- Leader: Mehmet Zenka
- Founded: 21 November 1993
- Headquarters: Ulcinj
- Ideology: Albanian minority interests Atlanticism Albanian nationalism Social conservatism
- Political position: Right-wing^{[citation needed]}
- Parliament: 1 / 81
- Mayors: 0 / 25
- Local Parliaments: 7 / 844

= Democratic Union of Albanians =

The Democratic Union of Albanians (Demokratska unija Albanaca, Unioni Demokratik i Shqiptarëve) is a conservative political party of the Albanian minority in Montenegro.

==History==
The Democratic Union of Albanians was founded in Ulcinj, Republic of Montenegro in November 1993 as part of a split from the Democratic League in Montenegro. Their policy was that they would respect Montenegrin territorial integrity within the Federal Republic of Yugoslavia but would insist on Montenegrin authorities to recognise the Albanian minority as equals. The DUA was the second Albanian minority rights party established in Montenegro after the Democratic League in Montenegro.
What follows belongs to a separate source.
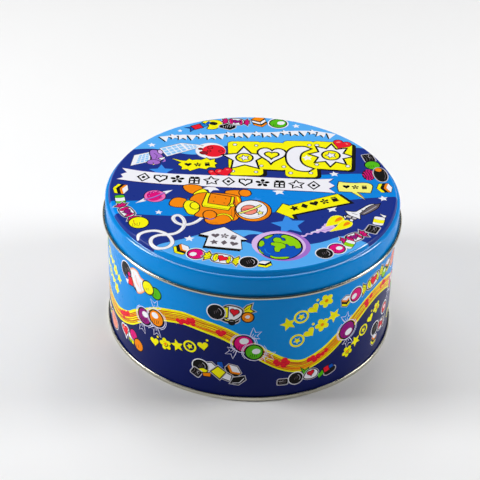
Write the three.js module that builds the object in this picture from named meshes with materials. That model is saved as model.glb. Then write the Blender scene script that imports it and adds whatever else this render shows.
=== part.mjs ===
// A round slip-lid tin of printed tinplate: a drawn lid, a rolled body and a double-seamed bottom end.
// Millimetres, +Z up. The origin is the centre of the ring that the tin stands on, and Z is the tin's axis.

import * as THREE from "three";

// ---------------------------------------------------------------- driving dimensions

const SEGMENTS = 60; // facets round the axis, the same on every piece, so that facing walls stay parallel

const LID_SHEET = 0.28; // tinplate thickness of the lid
const BODY_SHEET = 0.25; // of the body wall
const END_SHEET = 0.26; // of the bottom end

// Lid, outside surface
const LID_TOP_Z = 101.25; // the flat panel, and the tin's overall height
const LID_PANEL_R = 94.7; // where the panel and the step wall would meet in a sharp corner
const LID_PANEL_BEND = 2.0; // outside radius of that corner
const LID_FOOT_R = 95.8; // foot of the sloping step wall
const LID_FOOT_Z = 97.75;
const LID_FOOT_BEND = 0.5;
const LID_SKIRT_R = 97.9; // straight skirt
const LID_LEDGE_DROP = 0.3; // how far the narrow ledge falls between the step and the shoulder
const LID_SHOULDER_BEND = 1.7; // outside radius from the ledge into the skirt
const LID_CURL_R = 100.0; // outermost point of the rolled edge, and half the tin's width
const LID_CURL_Z = 83.4; // height of the roll's middle
const LID_CURL_END = 120; // degrees, where the roll's raw edge stops, just clear of the skirt

// Body wall
const BODY_R = 97.0; // outside of the straight wall
const RIM_ROLL = 1.15; // outside radius of the rim, rolled inwards
const RIM_TOP_Z = 97.1; // top of the rim, which the lid's ledge rests on
const RIM_END = 300; // degrees, where the rim's raw edge stops, just clear of the wall

// Double seam and bottom end
const SEAM_R = 98.4; // outside of the seam
const SEAM_HEIGHT = 3.0;
const SEAM_BEND = 0.5;
const HOOK_GAP = 0.18; // clearance between the folded layers
const BODY_HOOK_TOP_Z = 2.3;
const BODY_FOOT_Z = 0.45;
const COVER_HOOK_FOOT_Z = 1.2;
const CHUCK_WALL_TOP_Z = 4.2; // the outer ring of the bottom panel
const PANEL_Z = 3.2; // the middle of the bottom panel, one shallow step lower
const PANEL_STEP_OUTER_R = 89.0;
const PANEL_STEP_INNER_R = 86.5;
const CHUCK_BEND = 0.9;

// ---------------------------------------------------------------- bent sheet

const rad = (degrees) => (degrees * Math.PI) / 180;

// Points along an arc, from one angle to another, in the section plane (r, z).
function arc(r, z, radius, from, to, steps) {
  const points = [];
  for (let i = 0; i <= steps; i++) {
    const a = rad(from + ((to - from) * i) / steps);
    points.push([r + radius * Math.cos(a), z + radius * Math.sin(a)]);
  }
  return points;
}

// A polyline whose inner corners are rounded. Each corner is [r, z, bend radius, steps].
function bends(corners) {
  const out = [];
  corners.forEach(([r, z, radius = 0, steps = 2], i) => {
    if (!radius || i === 0 || i === corners.length - 1) {
      out.push([r, z]);
      return;
    }
    const corner = new THREE.Vector2(r, z);
    const back = new THREE.Vector2(corners[i - 1][0], corners[i - 1][1]).sub(corner).normalize();
    const on = new THREE.Vector2(corners[i + 1][0], corners[i + 1][1]).sub(corner).normalize();
    const half = Math.acos(THREE.MathUtils.clamp(back.dot(on), -1, 1)) / 2;
    const centre = corner.clone().add(back.clone().add(on).normalize().multiplyScalar(radius / Math.sin(half)));
    const reach = radius / Math.tan(half);
    const start = corner.clone().addScaledVector(back, reach).sub(centre);
    const end = corner.clone().addScaledVector(on, reach).sub(centre);
    const from = start.angle();
    let turn = end.angle() - from;
    if (turn > Math.PI) turn -= 2 * Math.PI;
    if (turn < -Math.PI) turn += 2 * Math.PI;
    for (let k = 0; k <= steps; k++) {
      const a = from + (turn * k) / steps;
      out.push([centre.x + radius * Math.cos(a), centre.y + radius * Math.sin(a)]);
    }
  });
  return out;
}

// Moves a polyline sideways, to the left of its direction, with mitred corners.
function offset(points, by) {
  return points.map((p, i) => {
    const normals = [];
    if (i > 0) normals.push([points[i - 1], p]);
    if (i < points.length - 1) normals.push([p, points[i + 1]]);
    const sides = normals.map(([a, b]) => new THREE.Vector2(a[1] - b[1], b[0] - a[0]).normalize());
    const mean = sides.reduce((s, n) => s.add(n), new THREE.Vector2()).normalize();
    return [p[0] + (mean.x * by) / mean.dot(sides[0]), p[1] + (mean.y * by) / mean.dot(sides[0])];
  });
}

// The closed section of a strip of sheet that follows a middle line.
function strip(middle, thickness) {
  const left = offset(middle, thickness / 2);
  const right = offset(middle, -thickness / 2);
  return [...left, ...right.reverse()];
}

// Turns a closed section round the axis. A section that touches the axis starts and ends on it.
function revolve(section) {
  let area = 0;
  section.forEach(([r, z], i) => {
    const [r2, z2] = section[(i + 1) % section.length];
    area += r * z2 - r2 * z;
  });
  const turned = area > 0 ? [...section] : [...section].reverse();
  const onAxis = turned.map(([r]) => Math.abs(r) < 1e-9);
  if (onAxis.some(Boolean)) {
    // start just after the step from axis to axis
    const n = turned.length;
    const first = turned.findIndex((_, i) => onAxis[i] && onAxis[(i + n - 1) % n]);
    turned.push(...turned.splice(0, first));
  } else {
    turned.push(turned[0]);
  }
  const geometry = new THREE.LatheGeometry(
    turned.map(([r, z]) => new THREE.Vector2(Math.abs(r) < 1e-9 ? 0 : r, z)),
    SEGMENTS,
  );
  geometry.rotateX(Math.PI / 2);
  return geometry;
}

// ---------------------------------------------------------------- lid

function lidSection() {
  const t = LID_SHEET / 2;
  const curl = LID_CURL_R - LID_SKIRT_R + LID_SHEET; // the roll's full width, with the skirt's own sheet in it
  const rollR = LID_CURL_R - curl / 2;
  // middle of the sheet, from the axis outwards and down
  const outside = bends([
    [0, LID_TOP_Z],
    [LID_PANEL_R, LID_TOP_Z, LID_PANEL_BEND, 3],
    [LID_FOOT_R, LID_FOOT_Z, LID_FOOT_BEND, 1],
    [LID_SKIRT_R, LID_FOOT_Z - LID_LEDGE_DROP, LID_SHOULDER_BEND, 3],
    [LID_SKIRT_R, LID_CURL_Z],
  ]);
  const middle = offset(outside, -t);
  middle[0][0] = 0;
  middle.pop();
  middle.push(...arc(rollR, LID_CURL_Z, curl / 2 - t, 180, 360 + LID_CURL_END, 8));
  const section = strip(middle, LID_SHEET);
  section[0][0] = 0;
  section[section.length - 1][0] = 0;
  return section;
}

// ---------------------------------------------------------------- body wall

function bodySection() {
  const t = BODY_SHEET / 2;
  const wallR = BODY_R - t;
  const hookR = SEAM_R - END_SHEET - HOOK_GAP - t;
  const turn = (hookR - wallR) / 2;
  const middle = [
    [hookR, BODY_HOOK_TOP_Z],
    ...arc(wallR + turn, BODY_FOOT_Z + t + turn, turn, 0, -180, 4),
    ...arc(BODY_R - RIM_ROLL, RIM_TOP_Z - RIM_ROLL, RIM_ROLL - t, 0, RIM_END, 8),
  ];
  return strip(middle, BODY_SHEET);
}

// ---------------------------------------------------------------- bottom end

function bottomSection() {
  const t = END_SHEET / 2;
  const chuckR = BODY_R - BODY_SHEET - HOOK_GAP - t;
  const outerR = SEAM_R - t;
  const coverR = SEAM_R - END_SHEET - 2 * HOOK_GAP - BODY_SHEET - t;
  const turn = (outerR - coverR) / 2;
  const middle = bends([
    [0, PANEL_Z + t],
    [PANEL_STEP_INNER_R, PANEL_Z + t],
    [PANEL_STEP_OUTER_R, CHUCK_WALL_TOP_Z + t],
    [chuckR, CHUCK_WALL_TOP_Z + t, CHUCK_BEND, 2],
    [chuckR, t, SEAM_BEND, 2],
    [outerR, t, SEAM_BEND, 2],
    [outerR, SEAM_HEIGHT - t - turn],
  ]);
  middle.pop();
  middle.push(...arc(coverR + turn, SEAM_HEIGHT - t - turn, turn, 0, 180, 4), [coverR, COVER_HOOK_FOOT_Z]);
  const section = strip(middle, END_SHEET);
  section[0][0] = 0;
  section[section.length - 1][0] = 0;
  return section;
}

// ---------------------------------------------------------------- assembly

const printedBlue = new THREE.MeshStandardMaterial({ color: 0x2f8fe0, roughness: 0.3, metalness: 0.1 });
const printedNavy = new THREE.MeshStandardMaterial({ color: 0x14255f, roughness: 0.3, metalness: 0.1 });
const tinplate = new THREE.MeshStandardMaterial({ color: 0xb4b0a4, roughness: 0.35, metalness: 1.0 });

const tin = new THREE.Group();

function add(name, section, material) {
  const mesh = new THREE.Mesh(revolve(section), material);
  mesh.name = name;
  tin.add(mesh);
  return mesh;
}

add("body", bodySection(), printedNavy);
add("bottom", bottomSection(), tinplate);
add("lid", lidSection(), printedBlue);

export default tin;
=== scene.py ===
import json
import math
import random

import bpy
import numpy as np
from mathutils import Matrix, Vector
from mathutils.geometry import delaunay_2d_cdt


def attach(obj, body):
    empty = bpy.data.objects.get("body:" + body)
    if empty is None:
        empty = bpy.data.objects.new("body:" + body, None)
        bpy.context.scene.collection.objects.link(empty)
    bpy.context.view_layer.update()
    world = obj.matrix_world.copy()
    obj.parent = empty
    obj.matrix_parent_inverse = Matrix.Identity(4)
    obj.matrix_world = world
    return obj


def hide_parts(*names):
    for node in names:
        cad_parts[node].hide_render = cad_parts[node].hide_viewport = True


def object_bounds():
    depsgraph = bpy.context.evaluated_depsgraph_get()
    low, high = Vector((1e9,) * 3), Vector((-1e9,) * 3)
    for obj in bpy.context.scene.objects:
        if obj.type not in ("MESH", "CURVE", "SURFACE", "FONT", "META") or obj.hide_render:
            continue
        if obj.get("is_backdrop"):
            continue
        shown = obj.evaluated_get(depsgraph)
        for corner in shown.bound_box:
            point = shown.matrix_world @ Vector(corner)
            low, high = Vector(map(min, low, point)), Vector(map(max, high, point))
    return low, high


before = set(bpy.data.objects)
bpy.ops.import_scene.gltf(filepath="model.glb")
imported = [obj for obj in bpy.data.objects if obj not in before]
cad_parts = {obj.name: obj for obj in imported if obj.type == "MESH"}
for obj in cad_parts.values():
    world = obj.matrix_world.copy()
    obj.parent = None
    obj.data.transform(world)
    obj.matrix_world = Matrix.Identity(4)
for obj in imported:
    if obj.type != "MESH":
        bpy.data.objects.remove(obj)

CAD_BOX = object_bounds()
MM = 0.001
TAU = 2 * math.pi

# ------------------------------------------------------------------ camera

cam_data = bpy.data.cameras.new("camera")
cam_data.sensor_fit = "HORIZONTAL"
cam_data.sensor_width = 36.0
cam_data.lens = 105.4
cam_data.clip_start = 0.05
cam_data.clip_end = 50.0
camera = bpy.data.objects.new("camera", cam_data)
bpy.context.scene.collection.objects.link(camera)
_f = Vector((-0.007967, 0.824327, -0.566057)).normalized()
_r = Vector((0.999357, 0.026348, 0.024304)).normalized()
_u = _r.cross(_f)
_r = _f.cross(_u)
camera.matrix_world = Matrix((
    (_r.x, _u.x, -_f.x, 0.0),
    (_r.y, _u.y, -_f.y, -0.787849),
    (_r.z, _u.z, -_f.z, 0.599515),
    (0, 0, 0, 1),
))
bpy.context.scene.camera = camera

# ------------------------------------------------------------------ sizes, millimetres, as in the CAD

LID_SHEET, BODY_SHEET, END_SHEET = 0.28, 0.25, 0.26
LID_TOP_Z = 101.25
LID_PANEL_R, LID_PANEL_BEND = 94.7, 2.0
LID_FOOT_R, LID_FOOT_Z, LID_FOOT_BEND = 95.8, 97.75, 0.5
LID_SKIRT_R, LID_LEDGE_DROP, LID_SHOULDER_BEND = 97.9, 0.3, 1.7
LID_CURL_R, LID_CURL_Z, LID_CURL_END = 100.0, 83.4, 120
BODY_R, RIM_ROLL, RIM_TOP_Z, RIM_END = 97.0, 1.15, 97.1, 300
SEAM_R, SEAM_HEIGHT, SEAM_BEND, HOOK_GAP = 98.4, 3.0, 0.5, 0.18
BODY_HOOK_TOP_Z, BODY_FOOT_Z, COVER_HOOK_FOOT_Z = 2.3, 0.45, 1.2
CHUCK_WALL_TOP_Z, PANEL_Z = 4.2, 3.2
PANEL_STEP_OUTER_R, PANEL_STEP_INNER_R, CHUCK_BEND = 89.0, 86.5, 0.9

# ------------------------------------------------------------------ inks and metals


def srgb(r, g, b):
    lin = lambda c: c / 12.92 if c <= 0.04045 else ((c + 0.055) / 1.055) ** 2.4
    return (lin(r / 255), lin(g / 255), lin(b / 255), 1.0)


def new_material(name):
    m = bpy.data.materials.new(name)
    m.use_nodes = True
    nt = m.node_tree
    nt.nodes.clear()
    out = nt.nodes.new("ShaderNodeOutputMaterial")
    p = nt.nodes.new("ShaderNodeBsdfPrincipled")
    nt.links.new(p.outputs[0], out.inputs["Surface"])
    return m, nt, p


def noise(nt, vec, scale, detail=3.0, rough=0.5):
    n = nt.nodes.new("ShaderNodeTexNoise")
    n.inputs["Scale"].default_value = scale
    n.inputs["Detail"].default_value = detail
    n.inputs["Roughness"].default_value = rough
    nt.links.new(vec, n.inputs["Vector"])
    return n.outputs["Fac"]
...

The party took part in the campaign prior to Montenegrin independence referendum, promoting Montenegro's independence alongside DPS, SDP, Civic Party and Liberal Party. In the 2006 Montenegrin parliamentary election, the first after Montenegrin independence, the DUA joined the Democratic Party of Socialists of Montenegro (DPS) in a pre-election coalition and went into government, continuing this arrangement for the 2009 Montenegrin parliamentary election. For the 2012 Montenegrin parliamentary election, the DUA opted to campaign independent of the DPS and as a result, lost all of their representatives in the Parliament of Montenegro. In 2016, they announced an election coalition with Forca and Albanian Alternative for the next election but the DUA as a single party did not win any seats while in this coalition. In 2020, they joined with the Democratic Party to form the Albanian Coalition. The DUA's leader Mehmet Zenka was elected and was appointed as the Montenegrin Minister of Human and Minority Rights in the coalition government. In the 2023 Montenegrin parliamentary election, Zenka retained his seat for the DUA and became part of six Albanian representatives in the Montenegrin Parliament.

=== Opposition to LGBT rights ===
The party's former leader, Ferhat Dinosha, was known for being against same-sex marriage in Montenegro, famously quoting that "the Albanian zone in Montenegro was free from homosexuals", and that "if there were any homosexuals in Montenegro, that this would be bad for the country".